Design

Not a Figma of Your Imagination: It’s Still the Number One Design Software

hey reliable - Brian Checkovich by Brian Checkovich
September 12, 2022
Not a Figma of Your Imagination: It’s Still the Number One Design Software

The people have spoken…and spoken…

For the past several years, the always interesting UX Tool’s Design Tools Survey has shown the inexorable rise of Figma as the UI design tool of choice. The 2021 data found that fully 77% of all respondents used Figma for UI design. That’s a huge dub.
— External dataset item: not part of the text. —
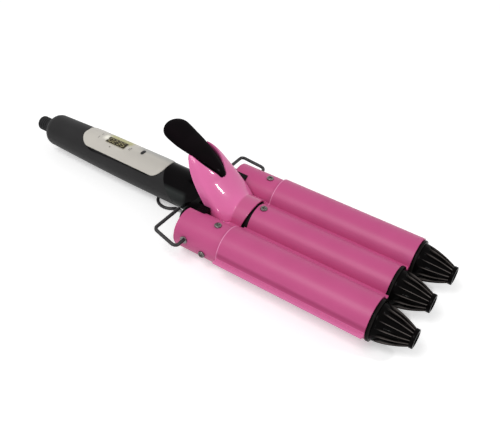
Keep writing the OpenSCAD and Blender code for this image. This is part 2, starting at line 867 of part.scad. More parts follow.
module saddle() {
    intersection() {
        translate([0, 0, middle_raise]) difference() {
            rod_x(saddle_out, -saddle_len, saddle_len);
            rod_x(saddle_in, -saddle_len - cut, saddle_len + cut);
        }
        block([-beyond, -beyond, saddle_low], [beyond, beyond, beyond]);
        translate([saddle_top_x, 0, saddle_out]) rotate([0, saddle_tilt, 0])
            block([-beyond, -beyond, -beyond], [0, beyond, beyond]);
    }
}

module clamp_plate() {
    color([0.8, 0.36, 0.56]) placed() union() {
        difference() {
            along_x(0, jaw_len) plate_outline();
            rod_x(tip_flange_r + seat_gap, middle_end, jaw_len + cut, 0, middle_raise);
        }
        saddle();
        for (side = [-1, 1]) mirror([0, side < 0 ? 1 : 0, 0])
            block([-saddle_foot, saddle_in + 0.2, valley_z - sheet_t / 2],
                [saddle_foot, pitch - wing_in + 0.6, valley_z + sheet_t / 2]);
    }
}

// Centre of the lever at a share of its length, and its underside at a place along X
function lever_spot(t) = [
    lever_foot[0] - lever_len * 0.9 * t,
    lever_foot[1] + lever_lift + lever_len * (lever_rise * t + lever_bow * sin(180 * min(1, 1.5 * t)))
        - lever_dip * pow(max(0, 1 - t / 0.15), 2)
];
function lever_seat(x) = let (t = (lever_foot[0] - 0.225 * lever_t - x) / (0.9 * lever_len))
    lever_spot(max(0, t))[1] - 0.45 * lever_t - 2 * seat_gap + (t < 0 ? -60 * t : 0);

function oval(x, power) = pow(max(x, 0), 2 / power);
function eased(x) = let (u = min(1, max(0, x))) u * u * (3 - 2 * u);

// Half width of the hood's foot: quickly out from the saddle, then slightly in towards the rear rim
function hood_half(s) =
    mix(hood_front_r * sin(hood_sweep), hood_half_w, pow(sin(90 * min(1, s / 0.45)), 0.7))
    - hood_tuck * eased((s - 0.4) / 0.6);

// One section of the hood: s runs from the edge on the saddle (0) to the rear rim (1). Its crown is pressed
// down to the lever's seat, and rises again beside it.
function hood_row(s) = let (
    foot_x = mix(hood_front_x, -hood_foot_back, s),
    crown_x = mix(hood_front_x, -hood_back, s),
    crown_z = mix(middle_raise + hood_front_r, hood_h, pow(sin(90 * s), hood_flow)),
    blend = eased(s / 0.4),
    power = mix(hood_power, hood_rear_power, eased((s - 0.3) / 0.7))
) [for (k = [0:hood_cols])
    let (
        a = -90 + 180 * k / hood_cols,
        turn = a * hood_sweep / 90,
        arc = (cos(turn) - cos(hood_sweep)) / (1 - cos(hood_sweep)),
        lift = mix(arc, oval(cos(a), power), blend),
        side = mix(sin(turn) / sin(hood_sweep), sign(a) * oval(abs(sin(a)), power), blend),
        x = mix(foot_x, crown_x, lift),
        y = hood_half(s) * side,
        press = lever_seat(x) + 0.6 * max(0, abs(y) - hood_press_half)
    )
    [x, y, min(mix(hood_foot_z, crown_z, lift), press)]];
hood_outer = [for (r = [0:hood_rows]) hood_row(r / hood_rows)];

// The hood's grid moved inwards, along its normals
function hood_inward(r, k) = unit(cross(
    hood_outer[min(r + 1, hood_rows)][k] - hood_outer[max(r - 1, 0)][k],
    hood_outer[r][min(k + 1, hood_cols)] - hood_outer[r][max(k - 1, 0)]));
function hood_grid(gap) = [for (r = [0:hood_rows])
    let (depth = mix(hood_edge_t, hood_t, min(1, 4 * r / hood_rows)) + gap)
    [for (k = [0:hood_cols]) hood_outer[r][k] + depth * hood_inward(r, k)]];

// Sheet-metal shell, open below and behind
module clamp_hood() {
    color([0.92, 0.48, 0.7]) placed() difference() {
        sheet(hood_outer, hood_grid(0));
        lever_screw_holes();
    }
}

// Bracket under the hood: two lugs on the hinge pin, joined by a web that fits between the hood's walls
module hinge_bracket() {
    room = hood_grid(seat_gap);
    color([0.08, 0.08, 0.08]) placed() difference() {
        union() {
            for (side = [-1, 1]) mirror([0, side < 0 ? 1 : 0, 0]) along_y(lug_in, lug_out) {
                translate([-hinge_back, hinge_z]) circle(lug_r, $fn = 64);
                polygon([
                    [-hinge_back - lug_r, hinge_z], [-hinge_back + lug_r, hinge_z], [web_front, web_low],
                    [web_front, web_low + web_t], [web_back - 3, web_low + web_t]
                ]);
            }
            intersection() {
                block([web_back, -hood_half_w, web_low], [web_front, hood_half_w, web_low + web_t]);
                skin([for (r = [hood_rows - 2:-1:2]) room[r]]);
            }
        }
        rod_y(pin_hole_r, -lug_out - cut, lug_out + cut, -hinge_back, hinge_z);
    }
}

module middle_barrel() {
    color([0.86, 0.42, 0.62]) placed() difference() {
        translate([0, 0, middle_raise]) turned([
            [bore_r, middle_start], [barrel_r, middle_start], [barrel_r, middle_end], [bore_r, middle_end]
        ]);
        rod_z(screw_hole_r, 0, 2 * barrel_r, middle_start + middle_screw_in, 0);
    }
}

// Neck that carries the middle barrel in the saddle
module middle_neck() {
    color([0.06, 0.06, 0.06]) placed() difference() {
        translate([0, 0, middle_raise]) turned([
            [lead_bore_r, neck_rim_back], [saddle_in - seat_gap, neck_rim_back],
            [saddle_in - seat_gap, neck_rim_front], [plug_r, neck_rim_front],
            [plug_r, middle_start + neck_len], [lead_bore_r, middle_start + neck_len]
        ]);
        rod_z(screw_hole_r, 0, 2 * barrel_r, middle_start + middle_screw_in, 0);
    }
}

module middle_screw() {
    color("silver") placed()
        translate([middle_start + middle_screw_in, 0, barrel_r + middle_raise + seat_gap]) screw();
}

// Half width of the lever at a share of its length: slim over the hood, widest near the free end
function lever_half(t) = t < lever_peak
    ? lever_w / 2 * (0.18 + 0.82 * sin(90 * t / lever_peak))
    : lever_w / 2 * sqrt(max(0.0005, 1 - pow((t - lever_peak) / (1 - lever_peak), 2)));

// Places on the slope under the lever, with Z square to the hood's outer face
module on_lever_seat() {
    for (x = lever_screw_rows) translate([x, 0, lever_seat(x)])
        rotate([0, -atan(lever_seat(x + 0.5) - lever_seat(x - 0.5)), 0]) children();
}

module lever_screw_holes() {
    on_lever_seat() translate([0, 0, -2 * hood_t])
        cylinder(r = screw_hole_r, h = lever_screw_grip + hood_t, $fn = coarse);
}

module thumb_lever() {
    color([0.04, 0.04, 0.04]) placed() difference() {
        skin([for (r = [0:lever_rows]) let (
            t = (1 - cos(180 * r / lever_rows)) / 2, spot = lever_spot(t), half = lever_half(t),
            thick = lever_t * sqrt(max(0.02, 1 - pow(2 * t - 1, 6)))
        ) [for (k = [0:lever_cols - 1]) let (a = 360 * k / lever_cols) [
            spot[0] + 0.45 * thick / 2 * sin(a), half * cos(a), spot[1] + 0.9 * thick / 2 * sin(a)]]]);
        lever_screw_holes();
    }
}

module lever_screws() {
    color("silver") placed() on_lever_seat()
        translate([0, 0, -hood_t - 2 * seat_gap]) rotate([180, 0, 0]) screw(lever_screw_grip);
}

// ---- Wire stand ----

// Points that round a corner between two straight stretches
function corner(a, b, c, r) = let (
    u = unit(a - b), v = unit(c - b),
    half = acos(min(1, max(-1, u * v))) / 2,
    reach = r / tan(half),
    centre = b + unit(u + v) * r / sin(half),
    p = b + u * reach - centre, q = b + v * reach - centre,
    sweep = 180 - 2 * half
) [for (k = [0:4]) centre + (sin(sweep * (1 - k / 4)) * p + sin(sweep * k / 4) * q) / sin(sweep)];

// Half of the stand's centre line, from the pivot to the middle of the foot loop
stand_hard = [
    [-pivot_back, stand_side - eyelet_depth, pivot_z],
    [-pivot_back, elbow_y, pivot_z],
    [-crossbar_back, corner_y, crossbar_z],
    [-crossbar_back, crossbar_in, crossbar_z],
    [-loop_neck_back, loop_neck_y, loop_z],
    [-loop_back + loop_r * cos(loop_turn), loop_neck_y, loop_z]
];

stand_half = concat(
    [stand_hard[0]],
    [for (k = [1:4]) each corner(stand_hard[k - 1], stand_hard[k], stand_hard[k + 1], bend_r)],
    [for (k = [0:10])
        let (a = mix(loop_turn, 172, k / 10))
        [-loop_back + loop_r * cos(a), loop_r * sin(a), loop_z]]
);

stand_other = [for (k = [len(stand_half) - 1:-1:0]) [stand_half[k][0], -stand_half[k][1], stand_half[k][2]]];
stand_path = concat(stand_half, stand_other);

module wire_stand() {
    color([0.1, 0.1, 0.1]) placed() {
        tube(stand_path, wire_r, wire_sides, [0, 0, 1]);
        for (side = [-1, 1]) mirror([0, side < 0 ? 1 : 0, 0])
            rod_y(pivot_r, stand_side - eyelet_depth - 0.2, elbow_y - bend_r, -pivot_back, pivot_z);
    }
}

module cord_gland() {
    ridge_span = gland_len - gland_neck_len - 3;
    step = ridge_span / gland_ridges;
    flange_x = handle_end + end_wall;
    color([0.09, 0.09, 0.09]) on_handle() difference() {
        turned(concat(
            [[0, gland_back], [gland_r - 2, gland_back]],
            [for (a = [15:15:90]) [gland_r - 2 + 2 * sin(a), gland_back + 2 - 2 * cos(a)]],
            [for (k = [0:gland_ridges - 1]) each [
                [gland_r, gland_back + 2.4 + step * k], [gland_r - 0.5, gland_back + 2.6 + step * k],
                [gland_r - 0.5, gland_back + 3 + step * k], [gland_r, gland_back + 3.2 + step * k]]],
            [[gland_r, handle_end - gland_neck_len], [gland_neck_r, handle_end - gland_neck_len + 1.4],
            [gland_neck_r, flange_x + seat_gap], [gland_flange_r, flange_x + seat_gap],
            [gland_flange_r, flange_x + gland_flange_t], [0, flange_x + gland_flange_t]]
        ));
        rod_x(cord_bore_d / 2, gland_back - cut, gland_back + cord_bore_len, 0, 0, 64);
    }
}

handle_upper();
handle_lower();
handle_screws();
control_panel();
display_bezel();
display_lens();
display_module();
circuit_board();
tact_switch();
power_button();
front_collar();
cord_gland();
yoke_screws();
plug_right();
plug_left();
barrel_right();
barrel_left();
heater_right();
heater_left();
tip_right();
tip_left();
top_screws();
side_screws();
trough_plate();
hinge_pin();
clamp_spring();
stand_eyelets();
wire_stand();
clamp_plate();
clamp_hood();
hinge_bracket();
middle_barrel();
middle_neck();
heater_middle();
tip_middle();
middle_screw();
thumb_lever();
lever_screws();
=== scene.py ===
import math

import bpy
import numpy as np
from mathutils import Matrix, Vector


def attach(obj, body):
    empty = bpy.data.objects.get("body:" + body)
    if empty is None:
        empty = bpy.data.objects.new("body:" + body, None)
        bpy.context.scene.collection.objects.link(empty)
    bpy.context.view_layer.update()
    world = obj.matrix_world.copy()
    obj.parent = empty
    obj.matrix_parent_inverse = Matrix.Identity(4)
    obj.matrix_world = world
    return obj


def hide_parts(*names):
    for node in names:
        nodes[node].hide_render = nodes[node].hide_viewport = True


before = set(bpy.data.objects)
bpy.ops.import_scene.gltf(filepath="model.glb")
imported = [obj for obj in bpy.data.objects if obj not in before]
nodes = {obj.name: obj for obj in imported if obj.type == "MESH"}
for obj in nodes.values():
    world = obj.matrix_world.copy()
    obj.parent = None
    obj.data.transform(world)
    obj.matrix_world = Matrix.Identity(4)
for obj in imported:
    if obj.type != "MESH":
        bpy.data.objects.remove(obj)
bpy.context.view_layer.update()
print("frame loaded:", len(nodes), "solids")

# Sizes are in millimetres from the seam, the wave plate's rear edge on the outer barrels' axes,
# as in the part's source
seam = {"shift": (36.75, 0.0, 17.4)}
barrel = {"radius": 14.0, "wall": 0.9, "pitch": 33.0, "front": 109.0, "middleFront": 106.7, "raise": 0.5}


def toRow(points):  # millimetres from the seam, to metres in the row's frame
    return (np.asarray(points, float) + seam["shift"]) / 1000


def mixed(a, b, s):
    return a + (b - a) * s


def smoothStep(x):  # 0 below 0, 1 above 1, and an S between
    x = np.clip(x, 0, 1)
    return x * x * (3 - 2 * x)


def unitRows(v):
    return v / np.maximum(np.linalg.norm(v, axis=-1, keepdims=True), 1e-12)


# One grid of points becomes four-sided faces between neighbours; a cap is a fan round the middle
# of an end row
def gridFaces(grid, first, wrapRows=False, wrapCols=False, capStart=False, capEnd=False):
    rows, cols = grid.shape[:2]
    index = first + np.arange(rows * cols).reshape(rows, cols)
    if wrapRows:
        index = np.concatenate([index, index[:1]])
    if wrapCols:
        index = np.concatenate([index, index[:, :1]], axis=1)
    quads = np.stack([index[:-1, :-1], index[1:, :-1], index[1:, 1:], index[:-1, 1:]], -1).reshape(-1, 4)
    points, fans = grid.reshape(-1, 3), []
    for wanted, ring, row, turn in ((capStart, index[0], grid[0], 1), (capEnd, index[-1], grid[-1], -1)):
        if wanted:
            middle = np.full(len(ring) - 1, first + len(points))
            points = np.vstack([points, row.mean(axis=0)])
            fans.append(np.stack([middle, ring[:-1], ring[1:]][::turn], -1))
    return points, quads, np.vstack(fans) if fans else np.zeros((0, 3), int)


# Six times the volume inside, by the sum of the corner products; it is negative where faces point inwards
def signedVolume(points, quads, tris):
    corners = np.vstack([quads[:, [0, 1, 2]], quads[:, [0, 2, 3]], tris])
    a, b, c = (points[corners[:, k]] for k in range(3))
    return float(np.einsum("ij,ij->i", a, np.cross(b, c)).sum())


# Joins grids, given in millimetres from the seam, into one mesh object. Closed ones are turned to face
# outwards; open ones come with faceOut off.
def makePiece(name, grids, sharpDegrees=35, faceOut=True):
    allPoints, allFaces, count = [], [], 0
    for grid, options in grids:
        points, quads, tris = gridFaces(np.asarray(grid, float), 0, **options)
        if faceOut and signedVolume(points, quads, tris) < 0:
            quads, tris = quads[:, ::-1], tris[:, ::-1]
        allPoints.append(points)
        allFaces += (quads + count).tolist() + (tris + count).tolist()
        count += len(points)
    mesh = bpy.data.meshes.new(name)
    mesh.from_pydata(toRow(np.vstack(allPoints)).tolist(), [], allFaces)
    mesh.shade_smooth()
    mesh.set_sharp_from_angle(angle=math.radians(sharpDegrees))
    piece = bpy.data.objects.new(name, mesh)
    bpy.context.scene.collection.objects.link(piece)
    return piece


# The options of a grid that is closed round its columns, with a cap at each end
capped = {"wrapCols": True, "capStart": True, "capEnd": True}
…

In 2017, however, only 11% reported using Figma, compared to 71% who went for Sketch. Clearly, the world of design software has undergone something like a seismic shift over the past three or four years. Sketch has sunk to a rate of 29%, falling faster than your 401(k) balance (thanks, Putin).

What happened?

A Failure to…

What we have here is…what exactly? In the 1967 classic Cool Hand Luke, the cruel captain announced, “What we have here is a failure to communicate,” and that led Paul Newman into getting some serious beatdowns. Assuming Cool Hand Luke is a veritable font of eternal wisdom, then let’s try to understand how Figma has ascended to its current position using the Captain’s memorable (and meme-able) phrase to guide us.

The fact is, Figma is straight whoopin’ the booty of the competition. Not just as the primary UI design tool but also as the most preferred tool for UI Prototyping, Developer Hand-Off, Design Systems, and Versioning. This is literally a bull-in-the-china-shop situation, a market dominance so pervasive that once stalwart platforms like InVision and Sketch seem like they’re headed to oblivion as a Wikipedia footnote.

Is communication the key to the drubbing being handed out by Figma?

Anywhere, Anytime

In today’s chaotic, wired, messy world, many users of technology (called “people,” for short) want to be able to access information without having to really lift a finger or thumb. They want to be able to message other people, often in clumped groups, and to see the history of the messages by scrolling.

They want to be able to work in huts by the beach. They want responses in real-time.

And they don’t want too many barriers getting in the way.

As a design tool, Figma delivers what its users demand. In that proverbial hut on the beach, you can access your files because Figma doesn’t require an app. Best of all, if your engineers are a world away, they can also access your files and work on them at the same time you are because Figma is cloud-based and offers unmatched live collaboration.

Sketch doesn’t natively offer live collaboration, but the Picnic plug-in is trying to fill the gap. As for prototyping, InVision, once the industry standard, has seen its market share crumble, and one reason undoubtedly is its failure to onboard a live commenting feature.

The Price Is Right

Another way that Figma effectively communicates is through its pricing structure. As behavioral economists have long known, there is tremendous power in the word “FREE.” The human brain seeks out ways to maximize resources, and getting something for nothing ranks high on the motivation scale.

Figma offers its services for free (though with limitations), and not just free, but free “forever.” So users who go to their pricing page will see that magical word, FREE, and be anchored to it even as they explore other pricing plans. It’s as if Nobel Prize Winners have designed their page to target certain brain structures. It’s marketing genius.

One look at Adobe’s pricing page, which also features the word “free,” shows a different approach. Adobe has a “free 7-day trial,” which too many users might not be worth the time of inputting data to get the service. The power of free only comes with no strings attached, again which Figma understands at a profound level.

The lesson: good communication involves using words to produce desired results, which might not have a rational basis.

Those Who Know

Another communication caveat harkens back to ancient Taoism: “Those who talk don’t know, those who know don’t talk.”

Communication is more than broadcasting a message. Design is a collaboration, and building tools for designers is no less collaborative. That means software companies need to understand the users of their products and then figure out ways of debuting features that will keep users coming back.

Figma knows that its users are designers, and thus they work hard to understand what it is these users need and want.

Figma takes a holistic approach, based on the context that users interact with their product. It’s telling that they dominate so many spaces in the UX Tools Survey, from UI Design to Hand-Off. That’s not an accident or some technological fluke. Figma’s goal has been to recontour the design ecosystem so that designers aren’t jumping from app to app as they proceed through the process.

The bedrock principle of “cross-functional collaboration” rests on the idea that many stakeholders need to be included in design. Figma’s cloud-based platform allows for everyone to see the same things at the same time. Other companies (like Adobe) are catching up, and the “no-code” world of AI dominance promises further disruption. In two years, we might see Figma’s market share where Sketch’s is now.

No Rest

Everyone who works in tech must understand how disruptive innovations can be. The entire point of the mega-seller Freakonomics is to remind us that we understand current problems much better than future solutions. Figma took off by using the cloud in new and exciting ways, even as InVision stalled and failed to respond.

In tech, there is no resting on your laurels. The failure to communicate, at the bottom, is what allowed Figma to soar. You need to enrich yourself daily, keep things fresh, and never think you’ve learned enough.